◆ DESCRIPTION OF THE TASK: Report all lines holding "that".

◆ Object modeling scripts:
···
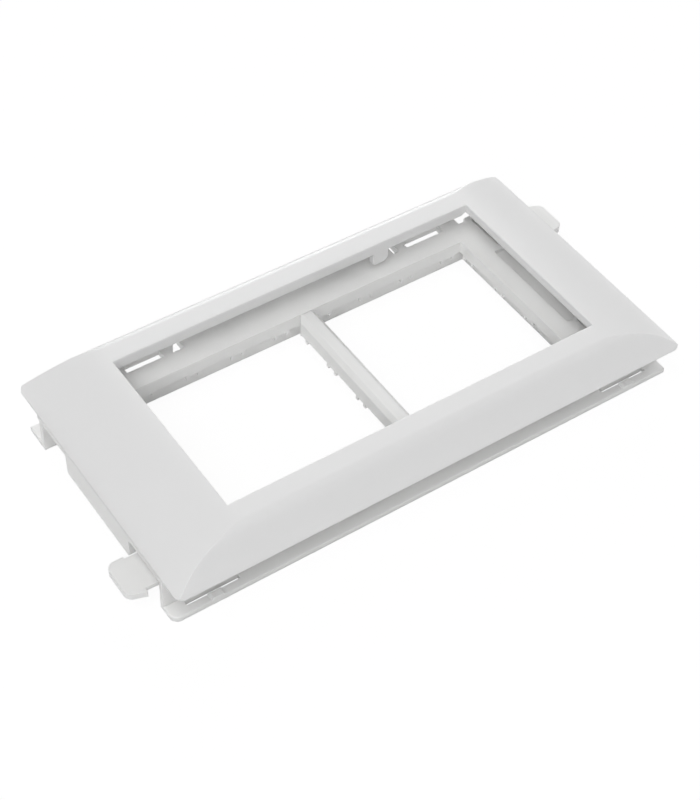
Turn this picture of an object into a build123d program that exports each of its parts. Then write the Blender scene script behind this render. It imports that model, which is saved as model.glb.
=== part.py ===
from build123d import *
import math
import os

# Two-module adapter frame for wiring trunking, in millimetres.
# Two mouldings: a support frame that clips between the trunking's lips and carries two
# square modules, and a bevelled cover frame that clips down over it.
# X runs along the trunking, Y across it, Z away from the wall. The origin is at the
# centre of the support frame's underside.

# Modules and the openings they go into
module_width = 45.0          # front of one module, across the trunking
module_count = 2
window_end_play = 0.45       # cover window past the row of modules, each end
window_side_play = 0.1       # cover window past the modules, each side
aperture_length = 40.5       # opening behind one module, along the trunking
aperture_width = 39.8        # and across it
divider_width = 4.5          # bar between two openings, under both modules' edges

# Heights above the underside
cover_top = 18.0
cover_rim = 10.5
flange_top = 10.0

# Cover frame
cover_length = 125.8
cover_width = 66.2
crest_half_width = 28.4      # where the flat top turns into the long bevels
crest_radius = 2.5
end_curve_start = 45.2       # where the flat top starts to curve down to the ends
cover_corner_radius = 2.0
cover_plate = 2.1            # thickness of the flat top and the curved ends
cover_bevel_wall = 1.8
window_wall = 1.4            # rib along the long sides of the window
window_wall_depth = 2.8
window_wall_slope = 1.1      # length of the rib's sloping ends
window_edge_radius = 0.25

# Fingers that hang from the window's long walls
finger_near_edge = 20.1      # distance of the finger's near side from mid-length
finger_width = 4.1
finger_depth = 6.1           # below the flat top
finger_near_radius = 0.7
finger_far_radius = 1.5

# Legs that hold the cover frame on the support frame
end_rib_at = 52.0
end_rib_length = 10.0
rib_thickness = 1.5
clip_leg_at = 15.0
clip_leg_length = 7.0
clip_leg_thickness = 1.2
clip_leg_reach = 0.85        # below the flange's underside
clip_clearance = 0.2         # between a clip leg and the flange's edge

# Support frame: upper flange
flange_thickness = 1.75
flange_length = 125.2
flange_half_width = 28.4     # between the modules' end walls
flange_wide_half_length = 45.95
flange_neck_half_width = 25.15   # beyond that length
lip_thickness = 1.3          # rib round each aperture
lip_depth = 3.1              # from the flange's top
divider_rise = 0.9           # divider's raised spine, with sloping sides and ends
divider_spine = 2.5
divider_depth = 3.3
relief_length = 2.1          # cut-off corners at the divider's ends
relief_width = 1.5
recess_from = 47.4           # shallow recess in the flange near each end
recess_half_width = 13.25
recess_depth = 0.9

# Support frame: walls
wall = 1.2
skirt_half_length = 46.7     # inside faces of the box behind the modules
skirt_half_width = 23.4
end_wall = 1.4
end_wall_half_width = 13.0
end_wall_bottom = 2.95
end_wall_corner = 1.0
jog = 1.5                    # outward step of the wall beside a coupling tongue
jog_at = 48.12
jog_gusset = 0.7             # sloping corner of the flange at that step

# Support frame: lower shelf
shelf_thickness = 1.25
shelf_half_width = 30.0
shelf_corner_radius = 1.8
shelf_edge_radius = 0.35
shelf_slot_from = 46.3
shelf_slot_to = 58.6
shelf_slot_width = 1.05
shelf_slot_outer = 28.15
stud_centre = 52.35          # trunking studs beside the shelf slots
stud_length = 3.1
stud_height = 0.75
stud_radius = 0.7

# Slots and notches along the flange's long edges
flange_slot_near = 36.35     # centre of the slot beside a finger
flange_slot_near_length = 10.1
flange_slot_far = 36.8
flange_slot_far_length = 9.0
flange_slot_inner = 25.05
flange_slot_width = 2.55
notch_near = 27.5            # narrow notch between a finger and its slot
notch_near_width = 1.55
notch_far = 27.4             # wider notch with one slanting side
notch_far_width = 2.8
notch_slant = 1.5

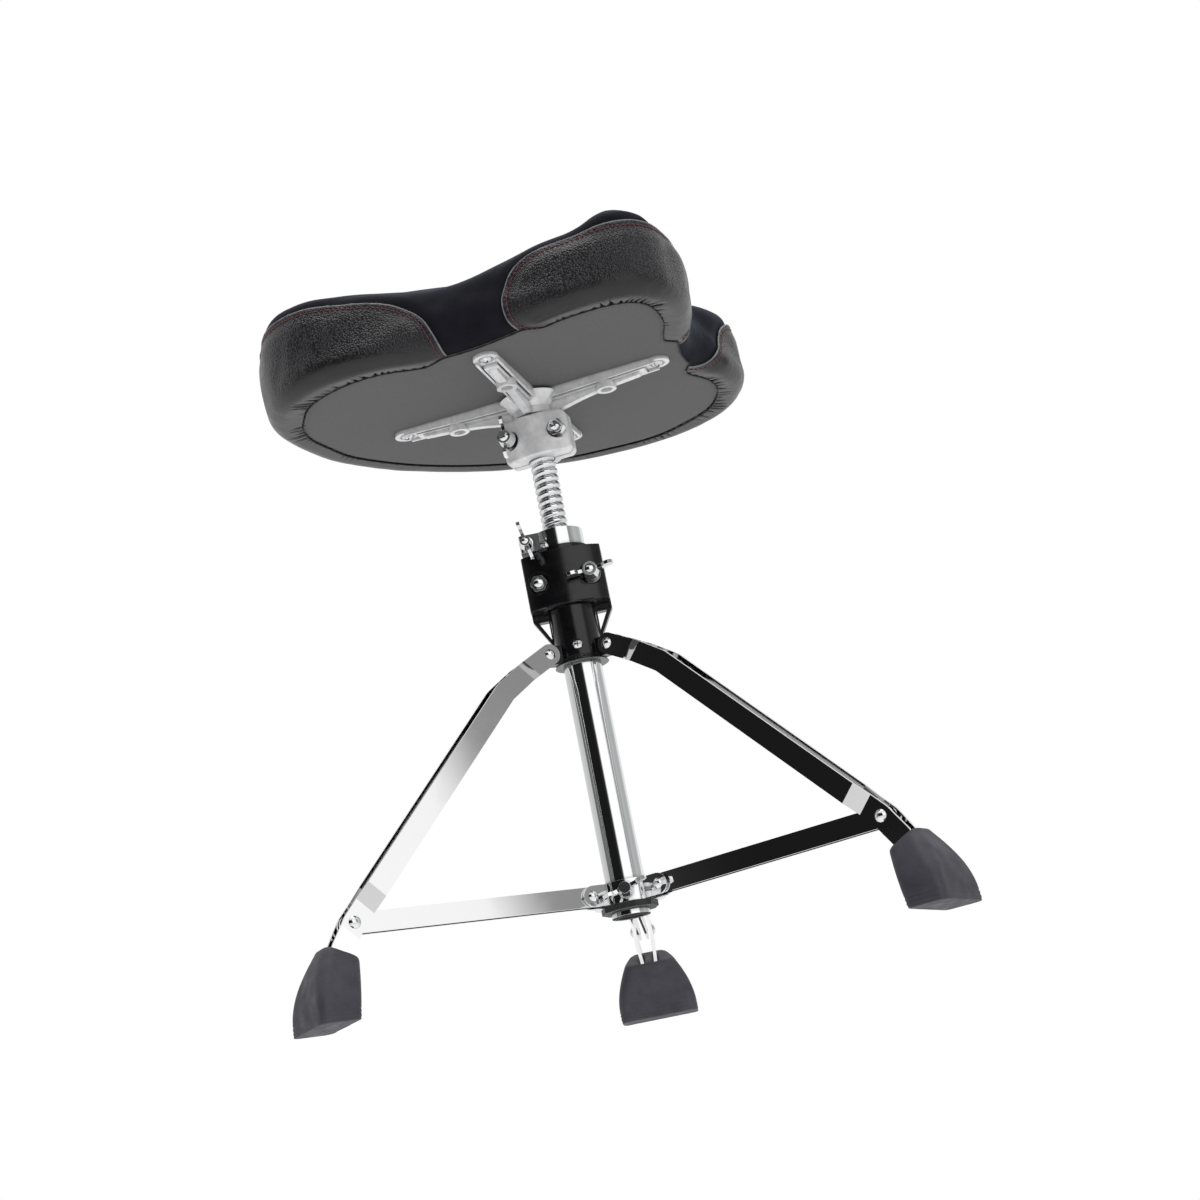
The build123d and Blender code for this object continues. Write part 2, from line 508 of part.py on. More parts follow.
···
◆ ANSWER BELOW:
Turn this picture of an object into a build123d program that exports each of its parts. Then write the Blender scene script behind this render. It imports that model, which is saved as model.glb.
# Two mouldings: a support frame that clips between the trunking's lips and carries two
# square modules, and a bevelled cover frame that clips down over it.
# Fingers that hang from the window's long walls
# Legs that hold the cover frame on the support frame
flange_neck_half_width = 25.15   # beyond that length
jog_gusset = 0.7             # sloping corner of the flange at that step